◆ Dataset rows
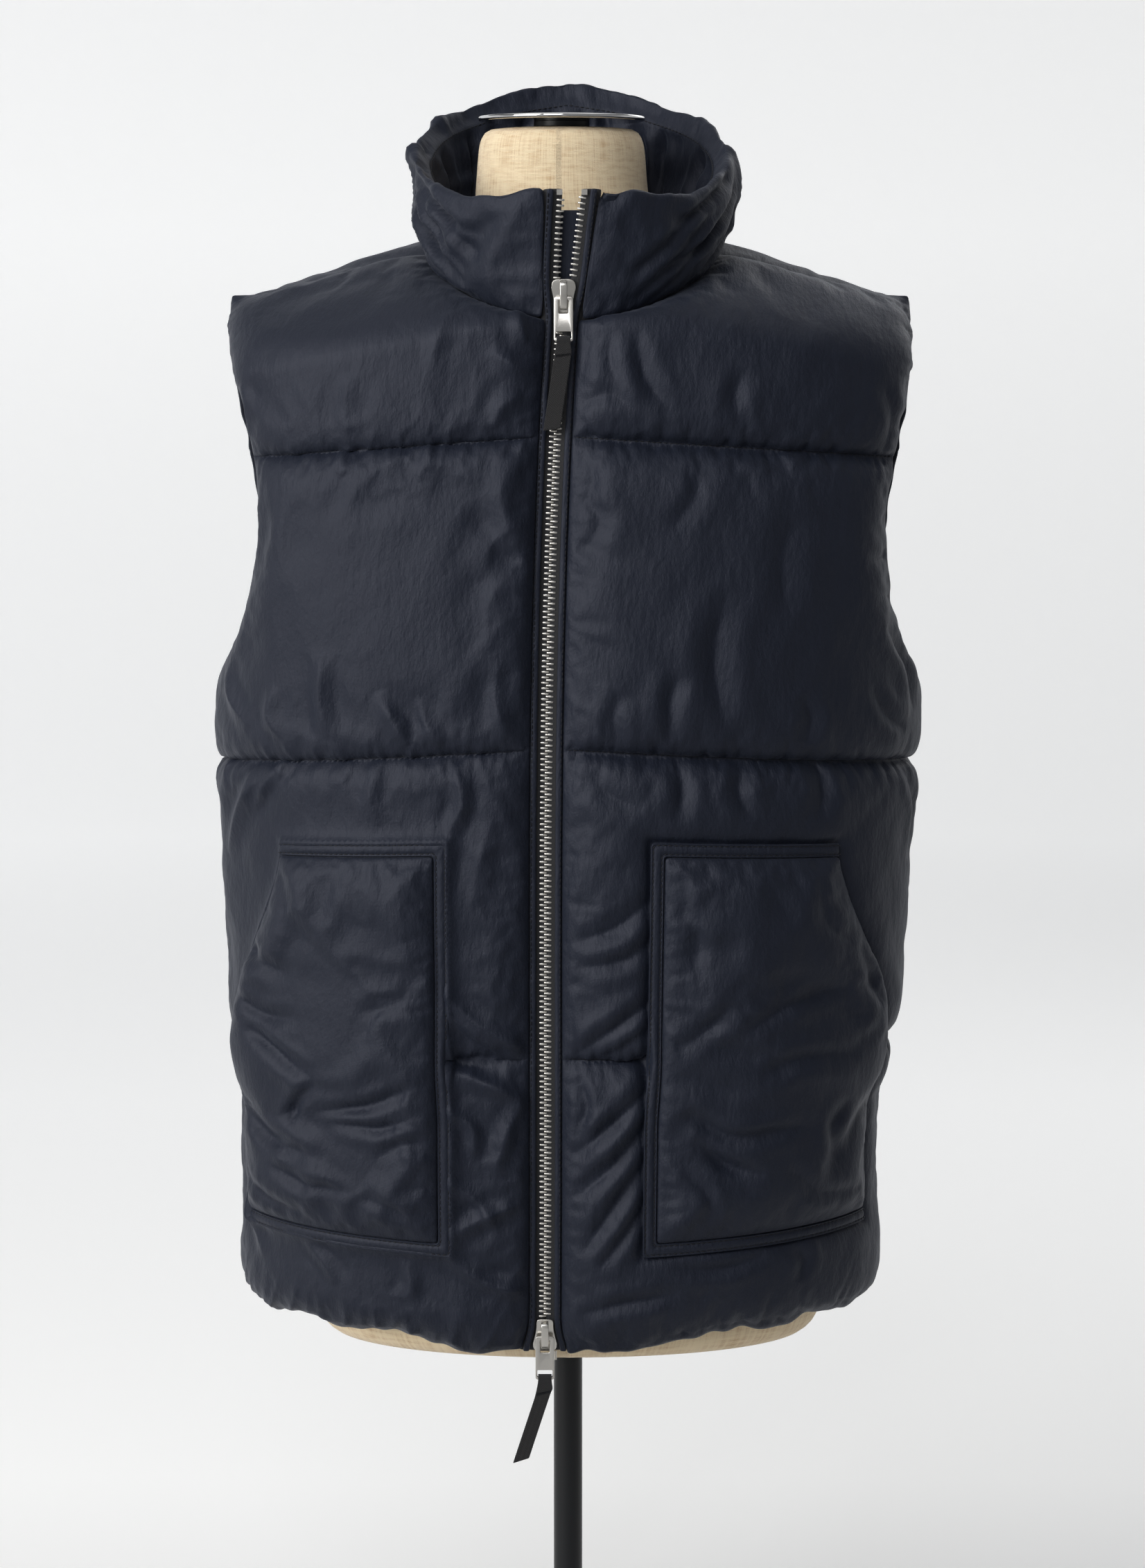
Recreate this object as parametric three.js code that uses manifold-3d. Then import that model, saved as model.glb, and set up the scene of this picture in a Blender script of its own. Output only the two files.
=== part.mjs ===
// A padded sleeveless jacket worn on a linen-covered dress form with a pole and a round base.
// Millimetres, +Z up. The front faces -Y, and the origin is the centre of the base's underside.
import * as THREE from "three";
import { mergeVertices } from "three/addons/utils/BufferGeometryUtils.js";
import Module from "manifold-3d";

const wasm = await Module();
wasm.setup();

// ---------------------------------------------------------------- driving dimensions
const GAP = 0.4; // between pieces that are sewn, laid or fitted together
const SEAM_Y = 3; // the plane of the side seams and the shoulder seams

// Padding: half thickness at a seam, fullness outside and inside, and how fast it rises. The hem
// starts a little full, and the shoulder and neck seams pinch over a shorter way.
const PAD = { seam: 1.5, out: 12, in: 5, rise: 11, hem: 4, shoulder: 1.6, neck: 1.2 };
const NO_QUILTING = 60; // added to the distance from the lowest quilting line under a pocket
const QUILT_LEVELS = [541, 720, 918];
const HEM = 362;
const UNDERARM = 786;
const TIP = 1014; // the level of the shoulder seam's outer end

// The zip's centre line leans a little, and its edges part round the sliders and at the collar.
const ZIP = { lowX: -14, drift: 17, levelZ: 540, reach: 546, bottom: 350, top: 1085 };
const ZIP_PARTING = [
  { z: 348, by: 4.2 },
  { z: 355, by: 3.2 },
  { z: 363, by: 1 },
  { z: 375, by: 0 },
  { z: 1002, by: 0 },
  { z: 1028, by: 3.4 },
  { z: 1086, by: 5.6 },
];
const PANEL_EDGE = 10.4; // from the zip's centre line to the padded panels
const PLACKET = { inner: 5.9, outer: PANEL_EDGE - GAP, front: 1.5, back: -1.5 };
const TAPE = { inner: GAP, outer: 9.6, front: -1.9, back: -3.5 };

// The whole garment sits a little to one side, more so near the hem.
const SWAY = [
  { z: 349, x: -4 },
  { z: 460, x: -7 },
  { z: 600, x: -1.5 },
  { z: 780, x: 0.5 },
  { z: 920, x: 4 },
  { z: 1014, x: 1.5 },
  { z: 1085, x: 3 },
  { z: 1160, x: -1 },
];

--

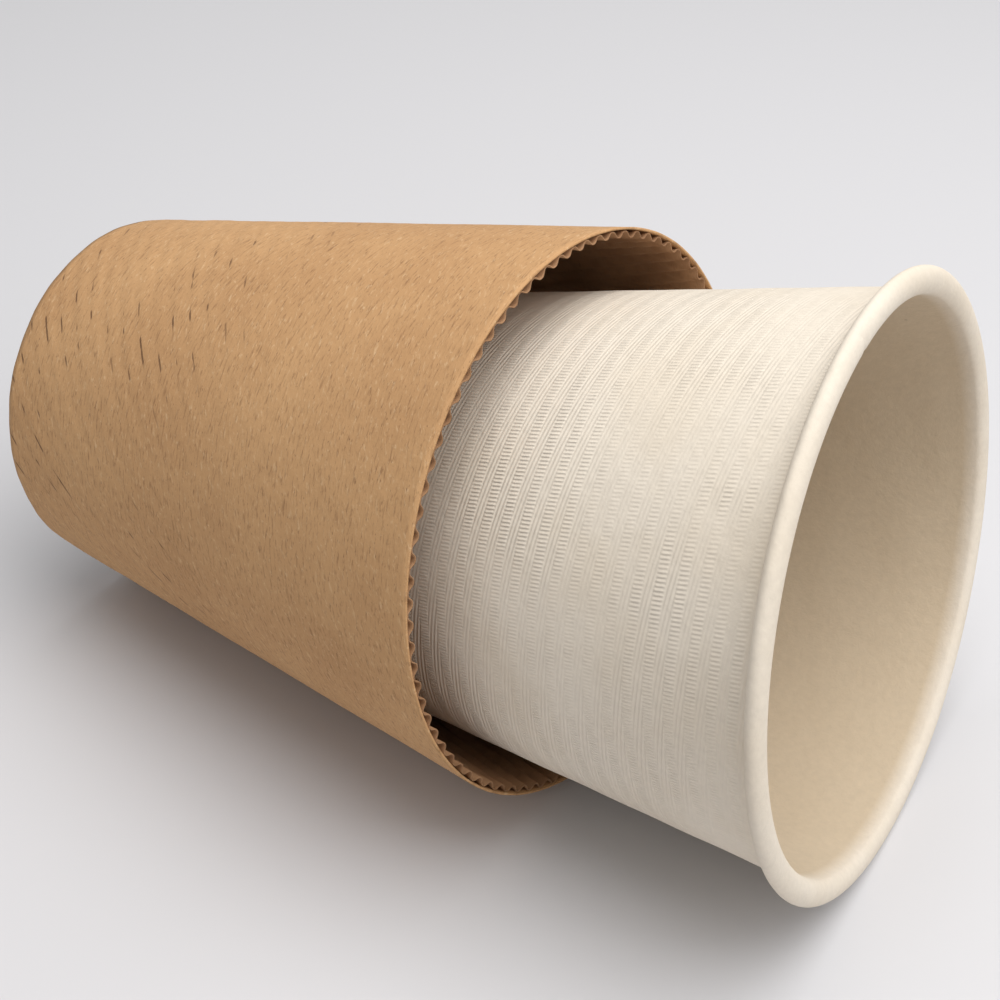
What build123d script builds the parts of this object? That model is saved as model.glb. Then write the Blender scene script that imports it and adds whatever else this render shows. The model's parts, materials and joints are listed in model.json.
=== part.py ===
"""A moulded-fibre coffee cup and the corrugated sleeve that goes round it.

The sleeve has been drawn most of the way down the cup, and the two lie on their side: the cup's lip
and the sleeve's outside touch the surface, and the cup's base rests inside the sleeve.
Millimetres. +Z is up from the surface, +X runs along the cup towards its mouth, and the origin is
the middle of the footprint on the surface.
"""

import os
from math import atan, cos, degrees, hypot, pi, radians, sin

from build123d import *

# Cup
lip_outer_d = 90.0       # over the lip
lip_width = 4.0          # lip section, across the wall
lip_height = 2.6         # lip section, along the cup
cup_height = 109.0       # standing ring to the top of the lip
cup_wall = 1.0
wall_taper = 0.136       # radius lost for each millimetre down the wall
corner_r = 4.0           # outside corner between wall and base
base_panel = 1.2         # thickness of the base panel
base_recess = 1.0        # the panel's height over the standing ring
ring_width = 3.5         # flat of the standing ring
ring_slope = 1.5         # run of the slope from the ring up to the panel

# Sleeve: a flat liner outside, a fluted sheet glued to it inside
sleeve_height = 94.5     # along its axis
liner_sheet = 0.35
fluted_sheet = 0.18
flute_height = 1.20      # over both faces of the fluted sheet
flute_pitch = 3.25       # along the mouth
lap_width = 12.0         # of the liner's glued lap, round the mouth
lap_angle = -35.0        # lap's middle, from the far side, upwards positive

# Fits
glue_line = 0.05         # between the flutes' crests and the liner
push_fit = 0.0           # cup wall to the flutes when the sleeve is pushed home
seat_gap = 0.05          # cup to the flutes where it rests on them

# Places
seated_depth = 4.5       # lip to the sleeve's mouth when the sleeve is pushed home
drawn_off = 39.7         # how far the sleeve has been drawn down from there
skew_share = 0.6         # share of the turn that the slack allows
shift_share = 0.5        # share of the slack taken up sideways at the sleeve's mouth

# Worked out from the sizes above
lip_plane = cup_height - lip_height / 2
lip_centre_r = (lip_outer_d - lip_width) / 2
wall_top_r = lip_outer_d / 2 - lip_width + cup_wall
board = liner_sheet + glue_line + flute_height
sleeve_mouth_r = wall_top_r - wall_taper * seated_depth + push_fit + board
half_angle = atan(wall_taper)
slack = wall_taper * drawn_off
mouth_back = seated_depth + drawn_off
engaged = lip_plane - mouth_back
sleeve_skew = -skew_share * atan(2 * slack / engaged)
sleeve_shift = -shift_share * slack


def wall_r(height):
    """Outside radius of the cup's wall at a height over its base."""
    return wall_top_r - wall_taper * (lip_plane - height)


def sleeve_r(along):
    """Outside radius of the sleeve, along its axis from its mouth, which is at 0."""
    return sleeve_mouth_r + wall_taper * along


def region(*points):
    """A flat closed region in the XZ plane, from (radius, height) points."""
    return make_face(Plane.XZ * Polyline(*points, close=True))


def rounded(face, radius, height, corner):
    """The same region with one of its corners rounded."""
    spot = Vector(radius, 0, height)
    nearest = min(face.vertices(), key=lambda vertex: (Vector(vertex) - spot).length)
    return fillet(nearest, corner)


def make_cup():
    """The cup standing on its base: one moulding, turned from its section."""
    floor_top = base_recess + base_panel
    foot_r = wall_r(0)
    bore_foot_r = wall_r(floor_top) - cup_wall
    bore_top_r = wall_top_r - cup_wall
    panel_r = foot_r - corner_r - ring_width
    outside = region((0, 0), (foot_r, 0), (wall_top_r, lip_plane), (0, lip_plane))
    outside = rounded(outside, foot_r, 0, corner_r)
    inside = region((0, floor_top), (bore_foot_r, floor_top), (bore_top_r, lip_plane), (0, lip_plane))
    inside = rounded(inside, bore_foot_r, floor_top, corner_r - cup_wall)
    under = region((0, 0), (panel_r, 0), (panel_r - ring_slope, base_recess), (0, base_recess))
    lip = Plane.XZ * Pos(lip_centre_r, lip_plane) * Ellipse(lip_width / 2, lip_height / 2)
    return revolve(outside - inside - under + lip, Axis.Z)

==

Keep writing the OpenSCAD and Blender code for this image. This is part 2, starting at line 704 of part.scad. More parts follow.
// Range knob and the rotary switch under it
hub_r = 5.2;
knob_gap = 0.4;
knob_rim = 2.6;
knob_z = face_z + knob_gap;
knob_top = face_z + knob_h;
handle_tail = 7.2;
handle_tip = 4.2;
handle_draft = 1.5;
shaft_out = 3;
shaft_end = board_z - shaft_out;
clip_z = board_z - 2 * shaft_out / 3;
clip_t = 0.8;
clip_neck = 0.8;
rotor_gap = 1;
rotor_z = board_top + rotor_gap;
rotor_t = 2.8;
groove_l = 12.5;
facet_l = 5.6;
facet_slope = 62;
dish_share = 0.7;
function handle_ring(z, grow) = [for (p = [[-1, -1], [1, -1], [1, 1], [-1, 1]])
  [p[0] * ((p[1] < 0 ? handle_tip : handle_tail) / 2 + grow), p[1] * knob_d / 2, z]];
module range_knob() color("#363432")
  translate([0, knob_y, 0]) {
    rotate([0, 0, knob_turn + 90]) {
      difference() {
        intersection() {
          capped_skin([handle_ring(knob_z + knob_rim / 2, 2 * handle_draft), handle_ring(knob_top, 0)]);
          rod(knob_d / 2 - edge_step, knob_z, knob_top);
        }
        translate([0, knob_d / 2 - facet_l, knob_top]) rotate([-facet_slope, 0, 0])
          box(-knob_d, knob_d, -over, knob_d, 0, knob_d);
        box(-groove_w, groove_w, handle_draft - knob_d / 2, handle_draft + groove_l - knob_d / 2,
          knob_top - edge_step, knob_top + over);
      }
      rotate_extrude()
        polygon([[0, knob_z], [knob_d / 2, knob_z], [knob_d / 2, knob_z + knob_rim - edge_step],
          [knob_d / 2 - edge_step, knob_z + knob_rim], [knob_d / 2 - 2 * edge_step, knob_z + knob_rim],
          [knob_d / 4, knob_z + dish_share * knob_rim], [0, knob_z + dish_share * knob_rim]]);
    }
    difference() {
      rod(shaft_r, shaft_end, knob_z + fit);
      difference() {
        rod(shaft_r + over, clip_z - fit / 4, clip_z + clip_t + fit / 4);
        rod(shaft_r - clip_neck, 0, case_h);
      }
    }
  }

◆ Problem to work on
Above are the records; print exactly the lines from the line with "What build123d script" to the line with "goes round it.", including both, and nothing else.

◆ Result for this task
What build123d script builds the parts of this object? That model is saved as model.glb. Then write the Blender scene script that imports it and adds whatever else this render shows. The model's parts, materials and joints are listed in model.json.
=== part.py ===
"""A moulded-fibre coffee cup and the corrugated sleeve that goes round it.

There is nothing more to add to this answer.